Recent news stories from both sides of the Canada-U.S. border highlight the growing role of business incentives and “subsidies” in shaping the climate for corporate location and expansion decisions.
The big three U.S. automobile producers are in the midst of downgrading their presence in Ontario as they build new plants in various American states as well as Mexico. Asian and European automobile producers are also stepping up capital spending in the U.S. and Mexico.
One of the factors behind this trend is the rich incentive packages provided by U.S. state and local governments keen to secure auto-related manufacturing plants and jobs. While the Ontario and Canadian governments have also been prepared to spend taxpayers’ money to lure automobile investment, so far they have been unwilling to match the stupendous sums on offer in states such as Kentucky, South Carolina, Tennessee, and Michigan.
What is unfolding in the automobile sector may be the tip of the iceberg. Other industries that are receiving attention from U.S. jurisdictions hungry for high-paying jobs include aerospace, pharmaceuticals and bio-technology, energy, advanced materials, transportation and logistics, and the information and communications technology sector.

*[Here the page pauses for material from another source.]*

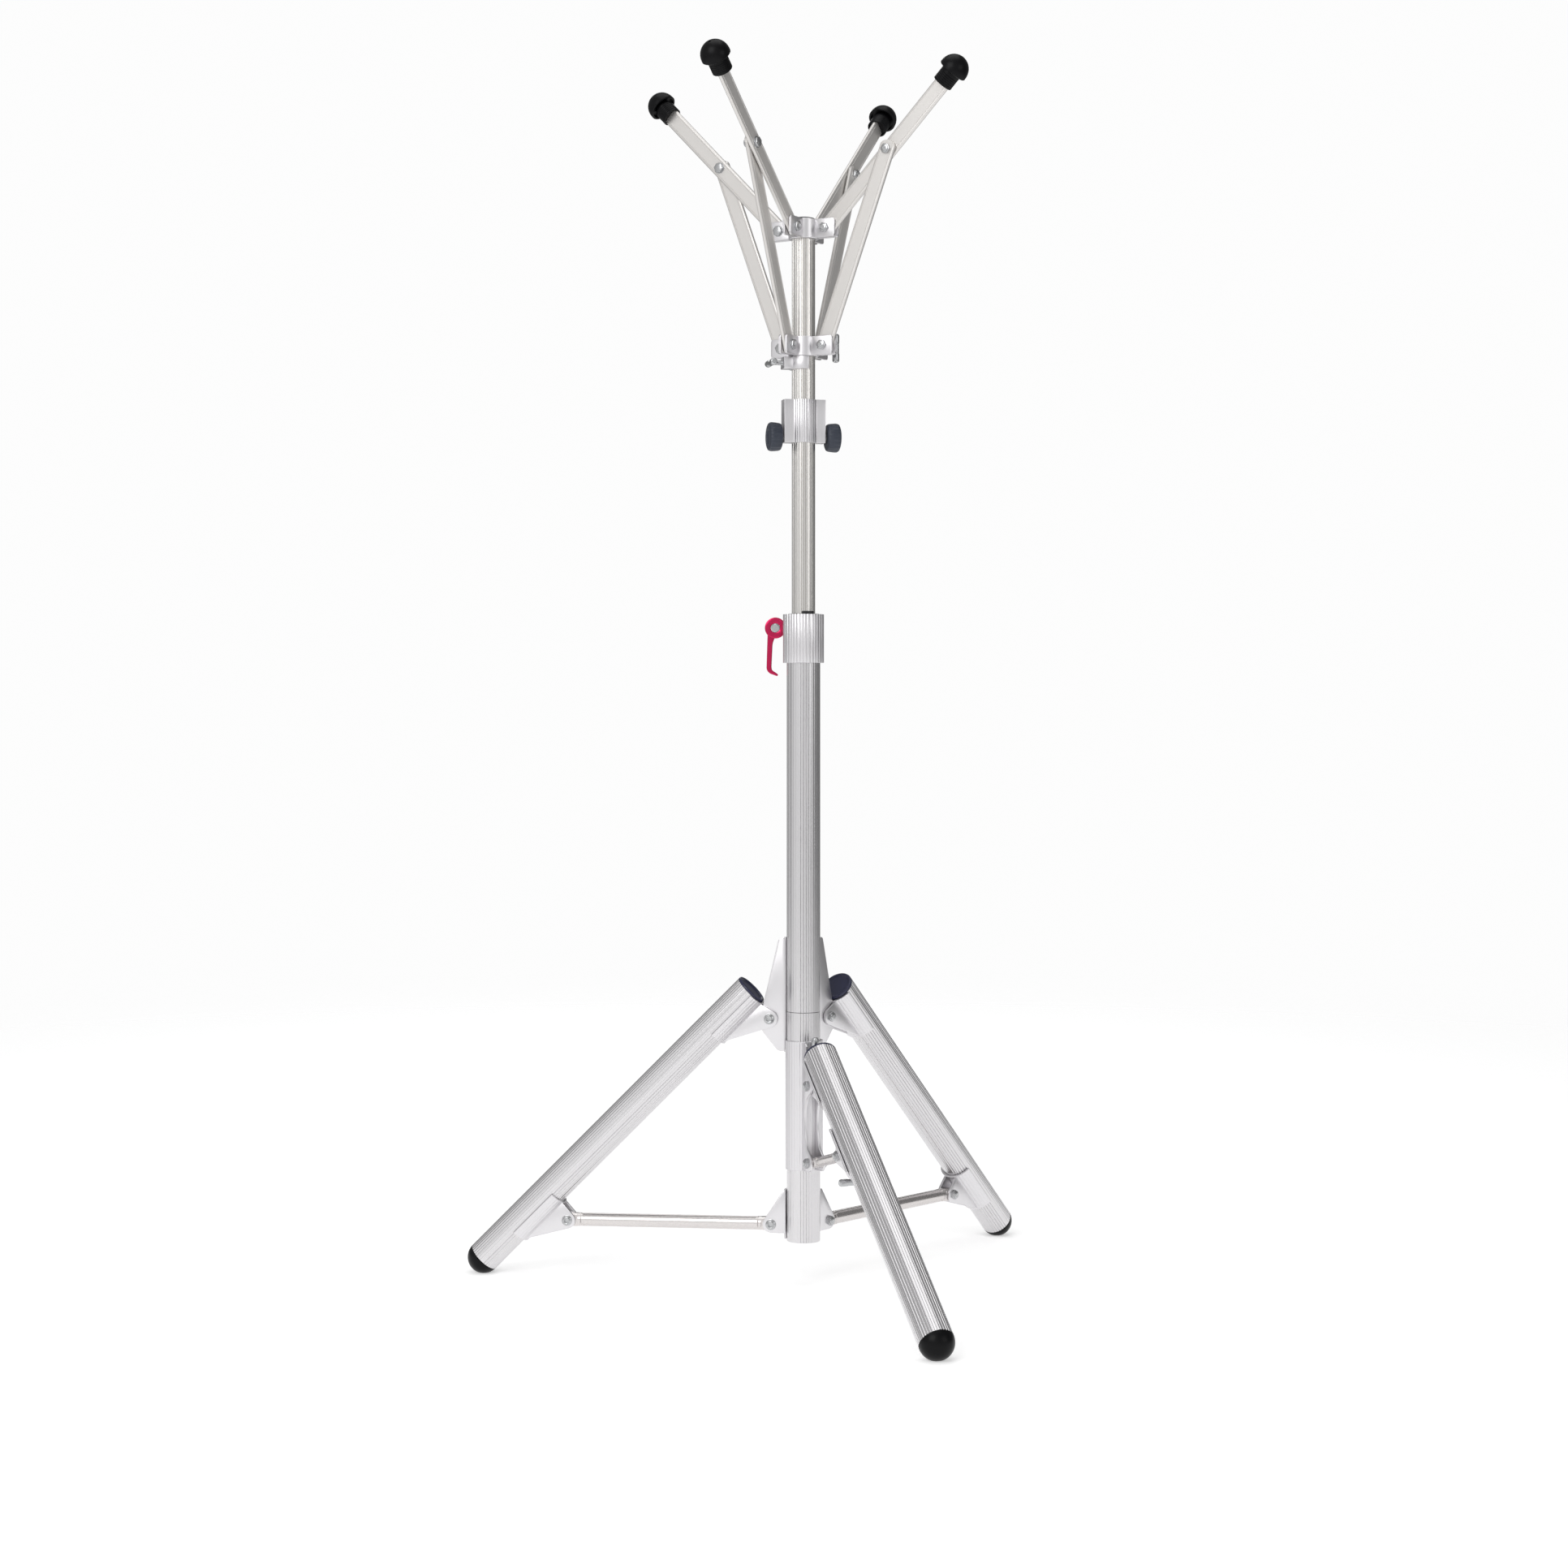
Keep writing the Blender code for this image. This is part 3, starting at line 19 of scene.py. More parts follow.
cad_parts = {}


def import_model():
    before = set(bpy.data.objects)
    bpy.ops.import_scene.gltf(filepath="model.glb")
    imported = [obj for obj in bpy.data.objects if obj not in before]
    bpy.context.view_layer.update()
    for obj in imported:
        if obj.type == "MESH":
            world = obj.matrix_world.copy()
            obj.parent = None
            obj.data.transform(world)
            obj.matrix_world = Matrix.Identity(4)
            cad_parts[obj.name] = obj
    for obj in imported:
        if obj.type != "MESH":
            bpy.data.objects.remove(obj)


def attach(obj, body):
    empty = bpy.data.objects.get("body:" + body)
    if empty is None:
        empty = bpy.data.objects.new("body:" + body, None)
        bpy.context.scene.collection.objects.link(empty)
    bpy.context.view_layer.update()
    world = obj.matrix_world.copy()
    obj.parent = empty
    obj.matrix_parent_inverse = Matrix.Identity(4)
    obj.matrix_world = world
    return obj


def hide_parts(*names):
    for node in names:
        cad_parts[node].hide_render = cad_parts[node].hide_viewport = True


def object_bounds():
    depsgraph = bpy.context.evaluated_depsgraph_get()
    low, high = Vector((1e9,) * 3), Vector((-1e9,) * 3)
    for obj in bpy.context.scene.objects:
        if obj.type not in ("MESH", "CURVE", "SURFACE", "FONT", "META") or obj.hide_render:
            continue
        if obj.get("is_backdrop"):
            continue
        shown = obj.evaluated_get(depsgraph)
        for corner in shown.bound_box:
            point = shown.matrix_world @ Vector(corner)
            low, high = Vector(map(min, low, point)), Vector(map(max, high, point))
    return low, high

A recent report from the U.S. Council on Foreign Relations calculates that state and local governments together are deploying $80 billion every year to entice companies to make “greenfield” investments. “Greenfield investments” result in new factories or business activities, and thus differ from investments that companies routinely make in their existing operations. Importantly, the $80 billion estimate does not include tax incentives that are widely available to all firms within an industry, such as film production tax credits, accelerated write-offs for investments in manufacturing facilities and equipment, or tax incentives to support business research and development. Instead, the figure primarily captures tailored financial packages that state and local government agencies put together to convince individual companies to invest.
The table below lists the 10 biggest incentive packages granted to companies in the United States in 2014, according to a leading site location consultant. The examples in the table add up to more than $25 billion, albeit the benefits conferred extend over multiple years and do not always feature up-front payments to the corporate recipients.
Aircraft manufacturing giant Boeing tops the list. It extracted $8.7 billion from reluctant Washington state legislators, in exchange for pledging to produce its 777X jet in the state. The tax benefits to Boeing will flow over 30 years.
The incentives used by U.S. states and cities often take the form of abatements or exemptions from income, sales or property taxes for companies that undertake significant new investments. In some cases the tax breaks may be supplemented by government grants to underwrite the cost of worker training, free or subsidized land, below-market power rates, or dedicated infrastructure improvements.
Tax and other financial inducements alone are rarely sufficient to dictate where businesses invest. Proximity to markets/customers, access to skilled workers, the quality of infrastructure, the (tax-inclusive) cost of electricity and other sources of energy, and the regulatory climate all factor into the decision-making process at large enterprises. But the availability of incentives can make a difference once a company has developed a short-list of otherwise comparable investment locations.
Governments in Canada are understandably reluctant to engage in a race-to-bottom competition to boost incentives to firms contemplating new investments. The vast sums spent by some American state and local governments to attract business can be counter-productive from the perspective of the taxpayers who ultimately foot the bill.
But Canadian policymakers need to recognize that being out-gunned in the incentives game can also carry a cost, as Canadian locations increasingly fall off of the lists compiled by site selection consultants and their corporate clients. If we are going to forswear the generous incentives favoured by many U.S. jurisdictions, then governments in Canada will have to redouble their efforts to make all other aspects of the local business environment as attractive as possible to prospective investors.
|Top Ten Tax Incentive Deals for U.S. Companies, 2014
|Company State Amount (U.S. dollars)
|Boeing Washington $8.7 billion
|Alcoa New York $5.6 billion
|Nike Oregon $2.0 billion
|Intel New Mexico $2.0 billion
|Cheniere Energy Louisiana $1.7 billion
|Shell Pennsylvania $1.65 billion
|Cerner Corp Missouri $1.64 billion
|Chrysler Michigan $1.3 billion
|Nissan Mississippi $1.25 billion
|Tesla Nevada $1.25 billion
|Source: Area Development OnLine
Jock Finlayson is Executive Vice President of the Business Council of British Columbia.